Last week we welcomed two groups of geography students from the University of Nottingham who came on a field trip to ‘Explore the Literary and Economic Geography of Millom’. The feedback from the students after their visit was really positive. We deliver a range of activities during their time in Millom including site visits to the Ironworks and Hodbarrow and reading and discussion groups during the afternoon when they explore Millom though the poetry of NN. We have built on the success of last year’s visit and would hope to welcome them back again next year. Their new lecturer Kieran was extremely enthusiastic about the field trip and as we have gained valuable experience in working with groups at this level we would hope to continue to support this type of interest in NN. Thanks to AF, GL and BC for their help and support during this important visit.

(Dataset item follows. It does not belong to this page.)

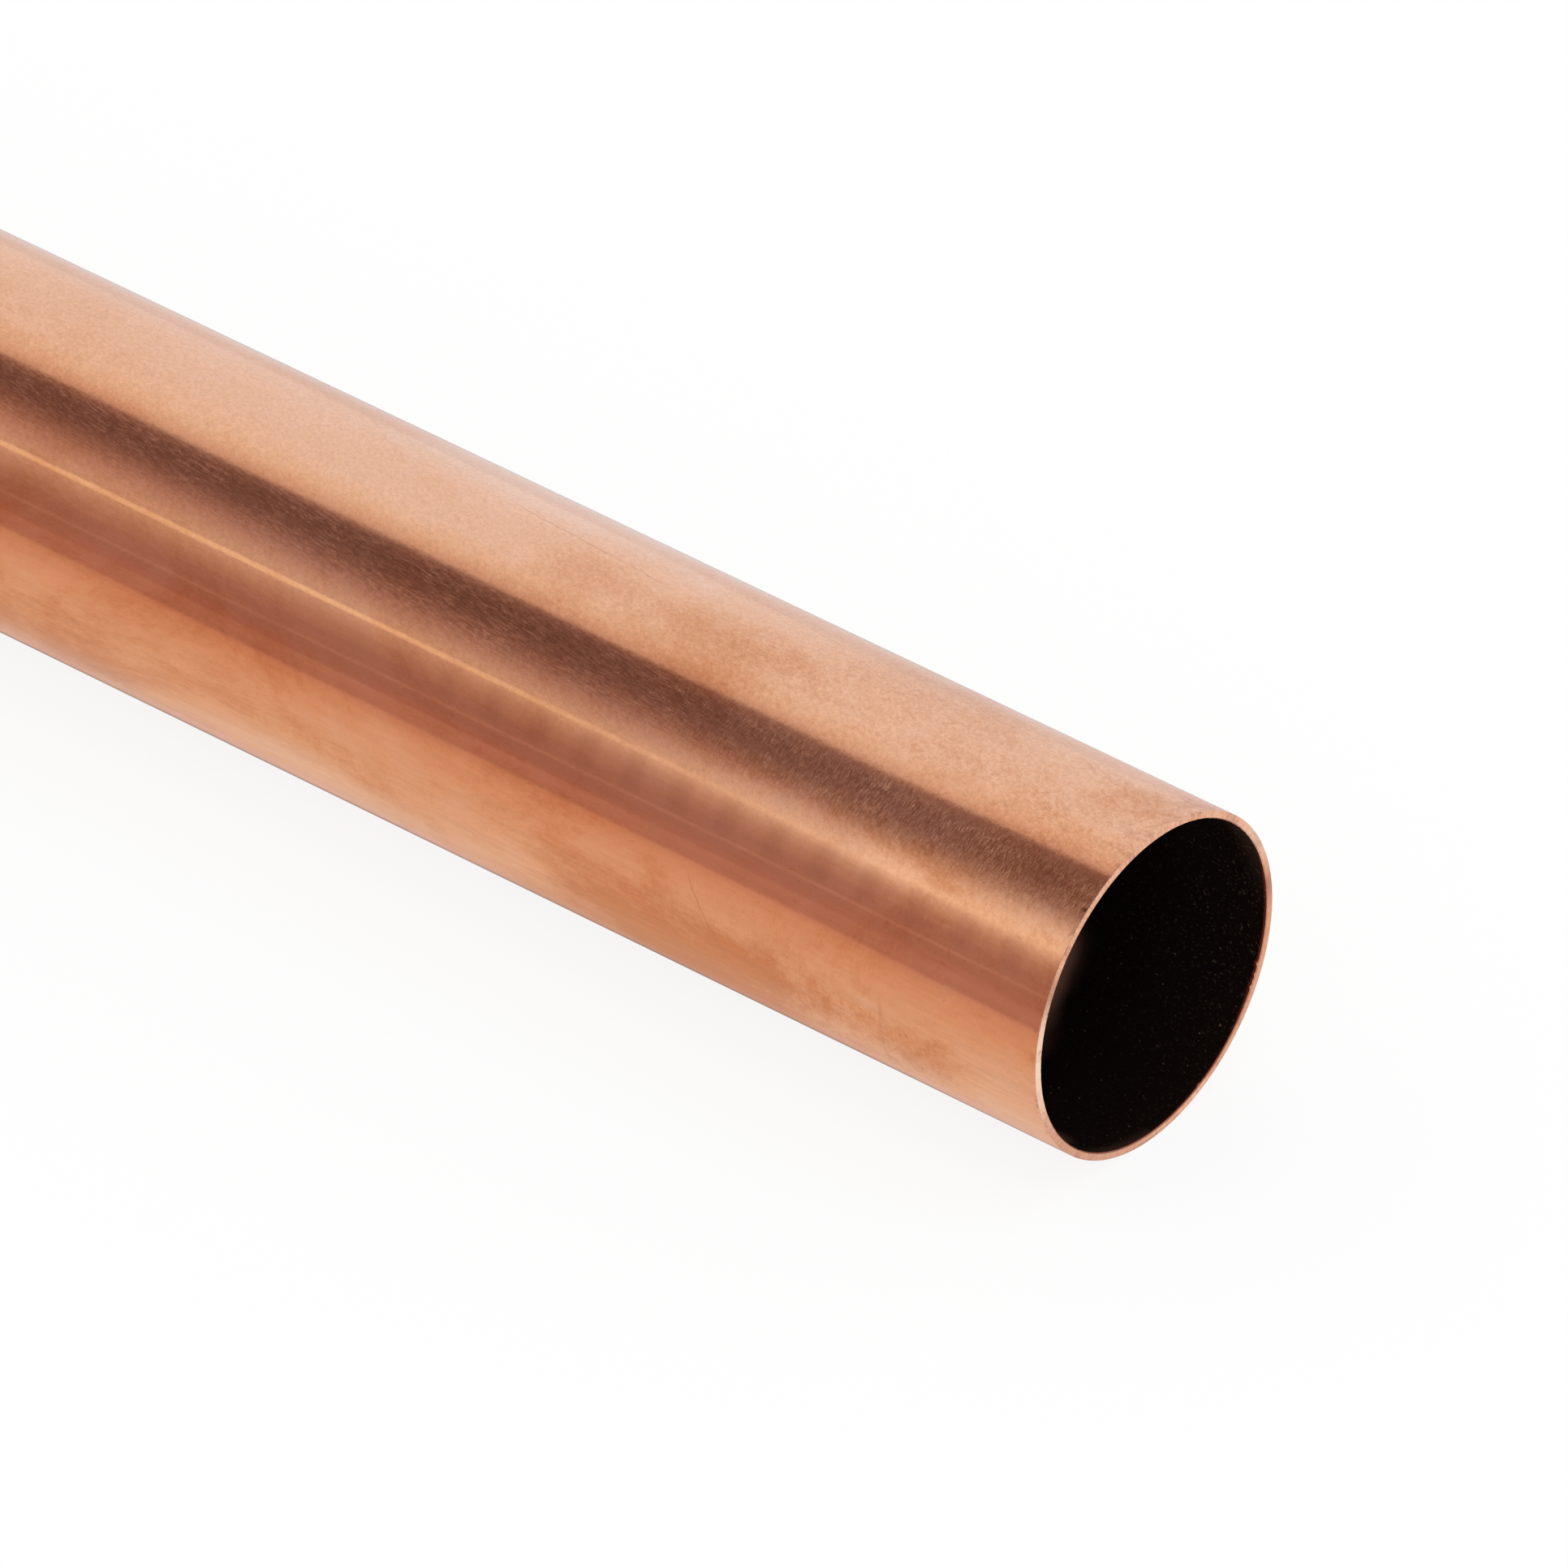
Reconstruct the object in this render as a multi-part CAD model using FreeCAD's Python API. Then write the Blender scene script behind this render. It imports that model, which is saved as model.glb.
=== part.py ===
import FreeCAD, Part
import os

# A length of round copper water tube, as drawn and sawn to length.
# It lies on its side along X on a level floor, and the origin is on the floor under its middle.
# All sizes are in millimetres.

# Driving dimensions
TUBE_LENGTH = 1000.0
OUTSIDE_DIAMETER = 54.0
WALL_THICKNESS = 1.2
# The outer arris of each cut is rubbed round, and the bore's edge is reamed back at 45 degrees.
OUTER_EDGE_RADIUS = 0.2
REAMED_EDGE = 0.15

# Sizes that follow from them
OUTER_RADIUS = OUTSIDE_DIAMETER / 2
BORE_RADIUS = OUTER_RADIUS - WALL_THICKNESS
HALF_LENGTH = TUBE_LENGTH / 2
AXIS_HEIGHT = OUTER_RADIUS
ARC_MIDDLE = OUTER_EDGE_RADIUS * 0.5 ** 0.5

ALONG_TUBE = FreeCAD.Vector(1, 0, 0)
TUBE_MIDDLE = FreeCAD.Vector(0, 0, AXIS_HEIGHT)
FULL_TURN = 360


def section_point(along, radius):
    """A point of the wall's section, `along` the tube and `radius` out from its axis."""
    return FreeCAD.Vector(along, 0, AXIS_HEIGHT - radius)


def cut_end_edges(side):
    """The edges of one cut end, from bore to outside: reamed edge, sawn face, rounded arris.

    `side` is 1 for the end at +X and -1 for the end at -X.
    """
    face = side * HALF_LENGTH
    arris_along = face - side * OUTER_EDGE_RADIUS
    arris_radius = OUTER_RADIUS - OUTER_EDGE_RADIUS
    reamed_start = section_point(face - side * REAMED_EDGE, BORE_RADIUS)
    face_inner = section_point(face, BORE_RADIUS + REAMED_EDGE)
    face_outer = section_point(face, arris_radius)
    arris_middle = section_point(arris_along + side * ARC_MIDDLE, arris_radius + ARC_MIDDLE)
    wall_outer = section_point(arris_along, OUTER_RADIUS)
    edges = [
        Part.LineSegment(reamed_start, face_inner).toShape(),
        Part.LineSegment(face_inner, face_outer).toShape(),
        Part.Arc(face_outer, arris_middle, wall_outer).toShape(),
    ]
    return edges, reamed_start, wall_outer


def tube_wall():
    """The tube, turned from the half section of its wall, with both ends cut alike."""
    mouth_edges, mouth_bore, mouth_outside = cut_end_edges(1)
    far_edges, far_bore, far_outside = cut_end_edges(-1)
    bore_line = Part.LineSegment(far_bore, mouth_bore).toShape()
    outside_line = Part.LineSegment(mouth_outside, far_outside).toShape()
    outline = Part.Wire(mouth_edges + [outside_line] + far_edges[::-1] + [bore_line])
    return Part.Face(outline).revolve(TUBE_MIDDLE, ALONG_TUBE, FULL_TURN)


os.makedirs("parts", exist_ok=True)
tube_wall().exportStep("parts/copper_tube.step")
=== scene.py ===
"""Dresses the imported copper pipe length: a drawn and handled skin, two sawn ends and a blackened bore."""

import logging
import math
from collections.abc import Callable
from dataclasses import dataclass
from enum import Enum

import bmesh
import bpy
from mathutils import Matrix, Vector, noise


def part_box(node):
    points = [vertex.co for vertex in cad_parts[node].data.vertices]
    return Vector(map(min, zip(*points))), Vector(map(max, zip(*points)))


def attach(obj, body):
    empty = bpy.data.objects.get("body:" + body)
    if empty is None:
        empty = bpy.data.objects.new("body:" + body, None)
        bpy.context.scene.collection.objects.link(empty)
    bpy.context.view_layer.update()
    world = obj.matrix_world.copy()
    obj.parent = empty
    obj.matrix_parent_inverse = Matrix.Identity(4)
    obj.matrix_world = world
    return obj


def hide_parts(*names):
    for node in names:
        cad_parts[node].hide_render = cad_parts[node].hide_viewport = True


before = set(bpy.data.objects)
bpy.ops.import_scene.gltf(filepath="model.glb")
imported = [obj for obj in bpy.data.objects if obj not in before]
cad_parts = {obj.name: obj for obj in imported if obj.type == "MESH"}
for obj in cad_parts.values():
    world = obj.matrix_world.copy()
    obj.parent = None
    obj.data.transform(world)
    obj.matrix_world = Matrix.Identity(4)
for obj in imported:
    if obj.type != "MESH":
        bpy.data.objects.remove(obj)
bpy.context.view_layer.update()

MM = 0.001
NODE = "copper_tube"
log = logging.getLogger("copper_pipe")

Colour = tuple[float, float, float]
Socket = bpy.types.NodeSocket
BLACK: Colour = (0.0, 0.0, 0.0)
WHITE: Colour = (1.0, 1.0, 1.0)


class Zone(Enum):
    """The surfaces of the tube that have a finish of their own, by material slot."""

    SKIN = 0
    SAWN_FACE = 1
    BORE = 2


@dataclass(frozen=True)
class Fade:
    """A smooth change: where it starts and ends, and the values before and after it."""

    start: float
    end: float
    before: float = 0.0
    after: float = 1.0


@dataclass(frozen=True)
class Grain:
    """A noise: clouds to the metre, finer layers, stretch along and across the tube, and turn in degrees."""

    scale: float
    detail: float
    roughness: float
    along: float = 1.0
    across: float = 1.0
    turn: float = 0.0
    distortion: float = 0.0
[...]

An interesting new development for the NNS has been the recent contact with the MDC who have appointed a schools officer, Sarah Cameron. She asked to meet me with a view to helping her to create NN based activities for visiting school children. Their HLF is also going to allow them to offer free rail transport to schools from Barrow or Whitehaven for them to travel to the MDC and to experience activities with a NN theme. More importantly there will be opportunities in the future to work with the the Schools Officer to encourage local school staff to use the MDC with the benefit of providing opportunities to learn more about NN during any future visits.
University Liaison Representative’s Report
It was my pleasure to be asked to join the Society’s Committee as University Liaison Representative this year. I am still settling into the role, but over the past few months I have begun to explore ways of broadening the study of Nicholson’s life and works through educational programming.
An initial step in this direction is the creation of student-led projects that take advantage of opportunities and areas of expertise at my institution: Lancaster University.
To this end, in consultation with other members of the committee, I have been in conversation with colleagues in the University’s School of Computing and Communications about devising a final-year undergraduate student project that will help to augment the online resources available through the Society’s webpage. Ideally, with members’ approval, these resources will include a digitally searchable archive of back issues of Comet.
Over the past year, moreover, I have been involved in developments that aim to capitalise on the University’s research strengths in the study of landscape, culture, and the environment. These are all, of course, themes woven throughout Nicholson’s life’s work. Consequently, I expect that these ongoing developments will provide a context for programming and activities (ideally, including further student projects) focussed on dimensions of Nicholson’s writings and his legacy.
Furthermore, this past autumn, Caroline Watson drew my attention to the fact that the Library contains a number of items that formerly belonged to Helen Sutherland. These items happened to include an autographed copy of Rock Face, which Caroline has helped to secure for the Society’s collections. (I trust other members of the Society will join me in thanking Caroline for her generosity.) At present it is not clear how many of Sutherland’s item are in the Library, but I hope to be able to consult with Library staff about arranging a project to identify and preserve these items in the very near future.
In addition, over the coming year I expect to meet with colleagues at the University of Cumbria to discuss opportunities for future University-led events that will be of interest to the Society.